Primates of the worldwide Anglican communion would up their meeting here last week with a pledge to work for multilateral disarmament and and end to the worldwide nuclear arms race.
The heads of 27 provinces of the 63.9 million-member Anglican church, who met for a week in closed sessions at Washington Cathedral, also supported stepped-up negotiations on unity with the Roman Catholic Church.
In a statement that recognized the absolute pacifist position but did not embrace it as the only Christian position, the churchmen said that the strategic arms limitation talks (SALT II) between the United States and the Soviet Union "must be resumed and pursued with "determination." They pledged to "work for multilateral disarmament and to support those who seek, by education and other appropriate means, to influence those people and agencies who shape nuclear policy."
Archbishop Alastair Haggart of Scotland said that, in the churchmen's view, "appropriate means" might include civil disobedience and public demonstrations.
On unity with Roman Catholics, the primates endorsed the progress thus far of a worldwide Anglican-Catholic study commission at work for nearly a decade. In a carefully worded statement, they expressed hope for "sacramental sharing between our two communions is and when" the statements of agreement worked out by the commission are approved by the two churches.
Asked when such agreement might be reached, the archbishop of Canterbury, the Most Rev. Robert Runcie, said that "a great deal depends on when the Roman Catholic Church is able to pronounce on the subject," He said he hoped that "it may be possible to issue some statement," even if it reflects only the hopes for Anglican-Catholic unity, when Pope John Paul II visits Canterbury next year.
Several years ago Runcie's predecessor urged Pope Paul VI to permit members of the two churches to receive holy communion at each other's altars. But Roman Catholics have traditionaly insisted that there must be complete agreement on doctrine before intercommunion is allowed.
The archbishop of Canterbury said there was no discussion at the meeting here of ordaining women to the priesthood, a step already authorized by four of Anglicanism's 28 provinces, including the United States and Canada. Within the Anglican communion's tradition of virtually complete autonomy for each province of the church, this is a question that is left up to each one to decide. There has been tentative agreement, however, that no province will consecrate a woman bishop without consultation with the other provinces.

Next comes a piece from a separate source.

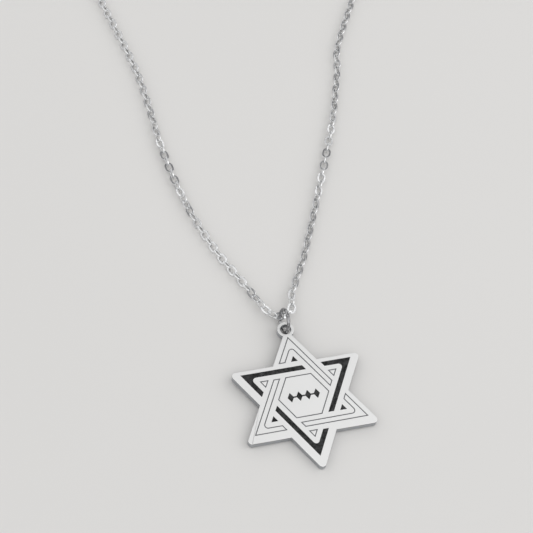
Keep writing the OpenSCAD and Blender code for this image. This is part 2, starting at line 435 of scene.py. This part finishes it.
class StarSettings(bpy.types.PropertyGroup):
    top_colour: colour("Top", "Colour of the satin top", (0.86, 0.86, 0.855))
    # The walls' grey is painted shade: the same steel as the top, painted darker
    wall_shade_colour: colour("Walls", "Colour of the side walls", (0.46, 0.475, 0.495))
    # Painted shade in the engraved lines and along the top of the outer walls
    line_shade_colour: colour("Lines", "Colour of the engraved lines", (0.2, 0.205, 0.215))
    top_roughness: share("Top Roughness", "Roughness of the satin top", 0.52)
    wall_roughness: share("Wall Roughness", "Roughness of the side walls", 0.35)
    # Depths under the top between which the steel is painted dark as painted shade
    line_shade_depth: length("Dark Below", "Depth under the top at which the steel is dark", 0.00006)
    line_shade_reach: length("Line Reach", "Depth under the top down to which it stays dark", 0.00014)
    edge: length("Edge Rounding", "Rounding of the plate's outer edges", 0.00012)
    groove_edge: length("Groove Rounding", "Rounding of the edges of pockets and lines", 0.00002)
    brush_size: length("Brushing", "Width of a brush mark", 0.00006)
    brush_length: number("Brush Length", "Length of a brush mark in its widths", 30.0)
    brush_turn: number("Brush Turn", "Direction of the brushing", 0.5, subtype="ANGLE", unit="ROTATION")
    brush_depth: length("Brush Depth", "Depth of a brush mark", 0.000002)
    brush_change: share("Brush Change", "Change of roughness from brush mark to brush mark", 0.1)
    cloud_widths: number("Cloud Size", "Size of slow changes of roughness in widths of a brush mark", 60.0)
    cloud_change: share("Cloud Change", "Change of roughness over the slow changes", 0.06)


class EnamelSettings(bpy.types.PropertyGroup):
    colour: colour("Enamel", "Colour of the enamel", (0.003, 0.003, 0.003))
    mottle_colour: colour("Mottling", "Colour of its paler specks", (0.042, 0.042, 0.043))
    roughness: share("Roughness", "Lowest roughness of the enamel", 0.3)
    roughness_change: share("Roughness Change", "How much rougher its roughest specks are", 0.2)
    shine: share("Shine", "Strength of the enamel's reflections", 0.28)
    mottle_size: length("Mottle Size", "Size of the specks", 0.0007)
    mottle_depth: length("Mottle Depth", "Height of the uneven surface", 0.000012)


class ChainSettings(bpy.types.PropertyGroup):
    wire: length("Wire", "Width of a link's flattened wire", 0.00038)
    thin: share("Thinness", "Thickness of the flattened wire as a share of the round wire's", 0.765)
    cut: length("Cut", "Width of the cut along the wire's outer edges", 0.000032)
    colour: colour("Steel", "Colour of the polished wire", (0.86, 0.865, 0.87))
    dull_and_dark_reflection_colour: colour("Dull Patches", "Colour of its duller patches", (0.58, 0.585, 0.595))
    roughness: share("Roughness", "Lowest roughness of the wire", 0.08)
    roughness_change: share("Roughness Change", "How much rougher its patches are", 0.12)
    mark_size: length("Mark Size", "Size of the duller patches", 0.0006)
    bend_steps: IntProperty(name="Bend Steps", description="Points along each half circle", default=8, min=3)


class RingSettings(bpy.types.PropertyGroup):
    # The ring's steel is painted dark and its patches nearly black, as painted dark reflections of the room
    colour: colour("Steel", "Colour of the dark ring", (0.42, 0.42, 0.43))
    dull_and_dark_reflection_colour: colour("Dull Patches", "Colour of its duller patches", (0.04, 0.04, 0.042))
    roughness: share("Roughness", "Lowest roughness of the ring", 0.07)
    roughness_change: share("Roughness Change", "How much rougher its patches are", 0.12)
    mark_size: length("Mark Size", "Size of the duller patches", 0.0006)
    slit: length("Slit", "Opening between the ring's ends", 0.00006)
    steps: IntProperty(name="Steps", description="Points along the ring", default=96, min=12)
    sides: IntProperty(name="Sides", description="Points around the wire", default=20, min=6)


class StageSettings(bpy.types.PropertyGroup):
    floor_colour: colour("Floor", "Colour of the floor", (0.685, 0.677, 0.664))
    floor_colour_far: colour("Floor Tone", "Second tone of the floor", (0.65, 0.642, 0.63))
    floor_tone_size: length("Floor Tone Size", "Size of the floor's changes of tone", 0.25)
    floor_roughness: share("Floor Roughness", "Roughness of the floor", 0.9)
    floor_size: length("Floor Size", "Length of the floor's side", 6.0)
    sky_colour: colour("Room", "Colour of the room's light from above", (1.0, 1.0, 1.0))
    horizon_colour: colour("Room Low Down", "Colour of the room near the floor", (0.2, 0.2, 0.205))
    dim_direction: direction("Dim Patch", "Direction of a dimmer patch overhead", (0.15, 0.57, 0.81))
    dim_edge: number("Dim Edge", "Cosine of the dim patch's half angle", 0.9)
    dim_share: share("Dim Share", "How much of the light the patch lacks at its middle", 0.97)
    sky_light: number("Room Light", "Strength of the room's light", 1.07)
    key_place: place("Key Light", "Place of the main light", (0.62, -0.16, 0.5))
    key_size: length("Key Size", "Side of the main light", 0.7)
    key_power: number("Key Power", "Power of the main light", 1.3, unit="POWER")
    camera_place: place("Camera", "Place of the camera", (-0.06272, -0.12561, 0.25993))
    camera_right: direction("Camera Right", "Direction to the picture's right", (0.9674, -0.2359, 0.0921))
    camera_up: direction("Camera Up", "Direction to the picture's top", (0.1511, 0.8295, 0.5377))
    camera_near: length("Camera Near", "Nearest distance that the camera sees", 0.005)
    focal_px: number("Focal Length", "The camera's focal length in pixels", 1500.0)
    picture_px: number("Picture Width", "Width of the picture in pixels", 533.0)


class NecklaceSettings(bpy.types.PropertyGroup):
    star: PointerProperty(type=StarSettings)
    enamel: PointerProperty(type=EnamelSettings)
    chain: PointerProperty(type=ChainSettings)
    ring: PointerProperty(type=RingSettings)
    stage: PointerProperty(type=StageSettings)


# Operators

class NECKLACE_OT_star(bpy.types.Operator):
    """Make the star plate with rounded edges and satin steel"""
    bl_idname = "necklace.star"
    bl_label = "Star Plate"

    def execute(self, context):
        look = context.scene.necklace.star
        piece, thickness = softened_copy("star_plate_dressed", "star_plate", look.edge, look.groove_edge)
        finish_piece(piece, star_steel(look, thickness), "star_plate")
        return {"FINISHED"}


class NECKLACE_OT_enamel(bpy.types.Operator):
    """Give the dark fills their enamel"""
    bl_idname = "necklace.enamel"
    bl_label = "Enamel"

    def execute(self, context):
        material = black_enamel(context.scene.necklace.enamel)
        for node in FILLS:
            coat(frame["nodes"][node].data, material)
        return {"FINISHED"}


class NECKLACE_OT_jump_ring(bpy.types.Operator):
    """Make the jump ring with its slit, its steel painted dark as painted dark reflections"""
    bl_idname = "necklace.jump_ring"
    bl_label = "Jump Ring"

    def execute(self, context):
        look = context.scene.necklace.ring
        centre, axes, reach = solid_frames("jump_ring")
        # The wire starts where SLIT_SIDE points to when it is laid into the ring's plane
        in_plane = axes[0][:2]
        first = in_plane @ SLIT_SIDE @ in_plane
        first /= np.linalg.norm(first)
        turned = np.stack([first, np.cross(axes[0][2], first), axes[0][2]])
        grid = swept_ring(reach[0, 0], reach[0, 2] * 2, look.slit, look.steps, look.sides)
        faces = tube_with_ends(look.steps, look.sides)
        material = polished_wire("ring_steel", look)
        add_piece("jump_ring_dressed", grid @ turned + centre[0], faces, material, "jump_ring")
        return {"FINISHED"}


class NECKLACE_OT_chain(bpy.types.Operator):
    """Make the links of both sides of the chain"""
    bl_idname = "necklace.chain"
    bl_label = "Chain"

    def execute(self, context):
        look = context.scene.necklace.chain
        material = polished_wire("chain_steel", look)
        for node in CHAINS:
            centre, axes, reach = solid_frames(node)
            size = 2 * np.median(reach, axis=0)
            link = swept_link(size[0], size[1], look.wire, size[2] * look.thin, look.cut, look.bend_steps)
            points = np.einsum("uvk,nkc->nuvc", link, axes) + centre[:, None, None]
            around, sides = link.shape[:2]
            first_corner = np.arange(len(centre))[:, None, None] * around * sides
            faces = (first_corner + tube_faces(around, sides, True)).reshape(-1, 4)
            links = add_piece(node + "_links", points, faces, material, node)
            strip = np.arange(len(faces)) % sides
            links.data.polygons.foreach_set("use_smooth", ~np.isin(strip, FLAT_STRIPS))
        coat(frame["nodes"]["clasp"].data, material)
        return {"FINISHED"}


class NECKLACE_OT_stage(bpy.types.Operator):
    """Make the floor, the lights and the camera"""
    bl_idname = "necklace.stage"
    bl_label = "Floor, Lights and Camera"

    def execute(self, context):
        look = context.scene.necklace.stage
        self.make_floor(look)
        context.scene.world = self.make_room(look)
        self.make_key(look)
        context.scene.camera = self.make_camera(look)
        context.scene.view_settings.view_transform = "Standard"
        return {"FINISHED"}

    def make_floor(self, look):
        half = look.floor_size / 2
        mesh = bpy.data.meshes.new("floor")
        corners = [(-half, -half, 0), (half, -half, 0), (half, half, 0), (-half, half, 0)]
        mesh.from_pydata(corners, [], [(0, 1, 2, 3)])
        coat(mesh, pale_floor(look))
        put_in_scene("floor", mesh)

    def make_room(self, look):
        """Light that grows from the horizon up, with a dimmer round patch overhead."""
        world = bpy.data.worlds.new("room")
        world.use_nodes = True
        tree = world.node_tree
        towards = add_node(tree, "ShaderNodeTexCoord", {}, {})[0]
        up = add_node(tree, "ShaderNodeSeparateXYZ", {}, {0: towards})[2]
        facing = add_node(tree, "ShaderNodeVectorMath", {"operation": "DOT_PRODUCT"},
                          {0: towards, 1: tuple(look.dim_direction)})[0]
        bright = up.ramp(*ROOM_RISE) * (1 - facing.ramp(look.dim_edge, 1.0) * look.dim_share)
        tone = add_node(tree, "ShaderNodeMix", {"data_type": "RGBA"},
                        {"Factor": bright, "A": (*look.horizon_colour, 1.0),
                         "B": (*look.sky_colour, 1.0)})[0]
        back = tree.nodes["Background"]
        tree.links.new(tone.socket, back.inputs["Color"])
        back.inputs["Strength"].default_value = look.sky_light
        return world

    def make_key(self, look):
        lamp = bpy.data.lights.new("key", "AREA")
        lamp.size = look.key_size
        lamp.energy = look.key_power
        key = put_in_scene("key", lamp)
        key.location = look.key_place
        key.rotation_euler = (-key.location).to_track_quat("-Z", "Y").to_euler()

    def make_camera(self, look):
        right = np.array(look.camera_right)
        right /= np.linalg.norm(right)
        back = np.cross(right, np.array(look.camera_up))
        back /= np.linalg.norm(back)
        turn = np.eye(4)
        turn[:3, :3] = np.stack([right, np.cross(back, right), back], 1)
        turn[:3, 3] = look.camera_place
        lens = bpy.data.cameras.new("camera")
        lens.sensor_width = SENSOR_MM
        lens.lens = SENSOR_MM * look.focal_px / look.picture_px
        lens.clip_start = look.camera_near
        camera = put_in_scene("camera", lens)
        camera.matrix_world = Matrix(turn.tolist())
        return camera


OPERATORS = (NECKLACE_OT_stage, NECKLACE_OT_star, NECKLACE_OT_enamel, NECKLACE_OT_jump_ring,
             NECKLACE_OT_chain)


class NECKLACE_PT_panel(bpy.types.Panel):
    """Lists the necklace's pieces and their settings"""
    bl_idname = "NECKLACE_PT_panel"
    bl_label = "Star Pendant Necklace"
    bl_space_type = "VIEW_3D"
    bl_region_type = "UI"
    bl_category = "Necklace"

    def draw(self, context):
        for operator in OPERATORS:
            self.layout.operator(operator.bl_idname)
        for part in ("star", "enamel", "chain", "ring", "stage"):
            box = self.layout.box()
            settings = getattr(context.scene.necklace, part)
            box.label(text=part.capitalize())
            for key in settings.bl_rna.properties.keys():
                if key not in ("rna_type", "name"):
                    box.prop(settings, key)


CLASSES = (StarSettings, EnamelSettings, ChainSettings, RingSettings, StageSettings, NecklaceSettings,
           *OPERATORS, NECKLACE_PT_panel)


def register():
    for each in CLASSES:
        bpy.utils.register_class(each)
    bpy.types.Scene.necklace = PointerProperty(type=NecklaceSettings)


def unregister():
    del bpy.types.Scene.necklace
    for each in reversed(CLASSES):
        bpy.utils.unregister_class(each)


def main():
    register()
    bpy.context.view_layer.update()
    bpy.ops.necklace.stage()
    bpy.ops.necklace.star()
    bpy.ops.necklace.enamel()
    bpy.ops.necklace.jump_ring()
    bpy.ops.necklace.chain()


if __name__ == "__main__":
    main()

In a statement on world poverty, the primates called for a more equitable sharing of the world's resources. But they warned that "it would be a serious delusion, especially in our more affluent societies, to imagine that poverty is confined to a lack of material resources, though primary poverty may indeed be located there. There is also intellectual, social and cultural poverty, and most of all, poverty of spirit, expressed not in terms of humility but in the spiritual malnutrition which is a consequence of our ignoring God."
On internal church matters, the primates agreed to meet again in 1984 and called for another session of the Lambeth Conference, the traditional gathering of all Anglican bishops worldwide, probably in 1988. The primates also proposed the conference be held in Africa instead of England.